Sometimes I worry that when I bring up Emotional Intelligence (EQ) in sales conversations, people start to tune out. Maybe they expect some overcomplicated, ninja-level strategy that sounds nice in theory but has no real-world application. I promise—this isn’t that. I like sales to be as simple and effective as possible. Like you, I want to make my job easier. But I also want to keep getting better. I may never be the best, but I do want to do my best. And ironically, even in saying that, I’m making it about me—which leads directly to the heart of this article. If EQ is about understanding and managing emotions—yours and your customer’s—then here’s the simplest way to do it: remember four words—“It’s not about me.” That’s it. Pure and simple. But not always easy. We’re all the center of our own universe, and naturally, we default to seeing the world from our own point of view. The problem is, when we stay in that mindset, we create emotional blind spots—missing what the other person is feeling, needing, or really trying to say.

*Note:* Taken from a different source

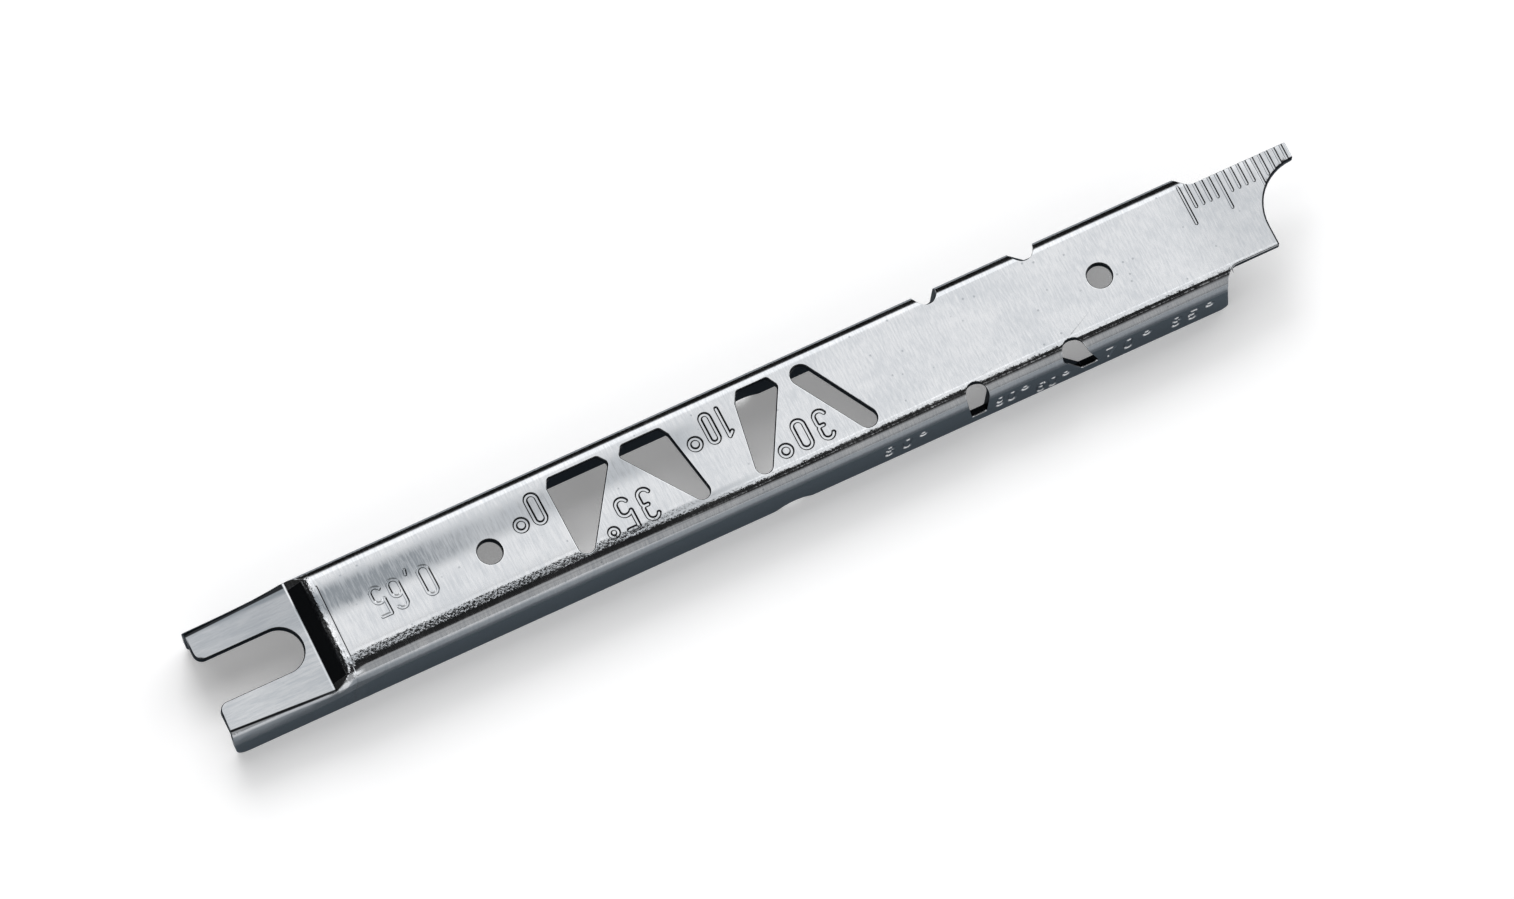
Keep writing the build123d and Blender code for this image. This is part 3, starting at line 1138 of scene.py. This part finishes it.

That phrase—“It’s not about me”—stings a little every time I use it (yep, there I go again… making it about me 🫤). It reminds me that I’m often selfish with my words, actions, and emotions. And no, it doesn’t feel great. But it is necessary. EQ starts with putting our egos in check—not to be self-critical, but to make room for someone else’s experience. When you pause your emotional reaction, you give yourself space to calm down and regain clarity, while also giving the other person permission to feel and express what they’re going through. And that right there is the beauty of EQ in action: a moment of self-control that creates connection. Try it just once in a tense or emotional moment—say to yourself, “It’s not about me”—and watch what changes. You might feel more sensitive or exposed in that moment, but that’s part of the process. Here are five practical ways to use this idea in everyday sales conversations:
- Listen without waiting to speak – Don’t just listen for your next opportunity to pitch or respond. Focus on understanding what your customer is really saying—and how they’re feeling as they say it.
- Pause your emotional reactions – When something frustrates you or throws you off, take a breath. Remind yourself: It’s not about me. Give yourself a moment to respond instead of react.
- Don’t take objections personally – Objections aren’t attacks—they’re information. When you remember it’s not about you, you can stay curious and explore what’s really behind the pushback.
- Make space for their perspective – Shift the spotlight. Ask thoughtful questions. Be genuinely interested in their world, not just your solution.
- Lead with empathy, not ego – Your goal isn’t to impress—it’s to connect. Show customers you care about what they care about. That’s how trust is built.
“It’s not about me” may be simple, but it’s also transformational. Master that phrase, and you’re well on your way to mastering EQ in sales.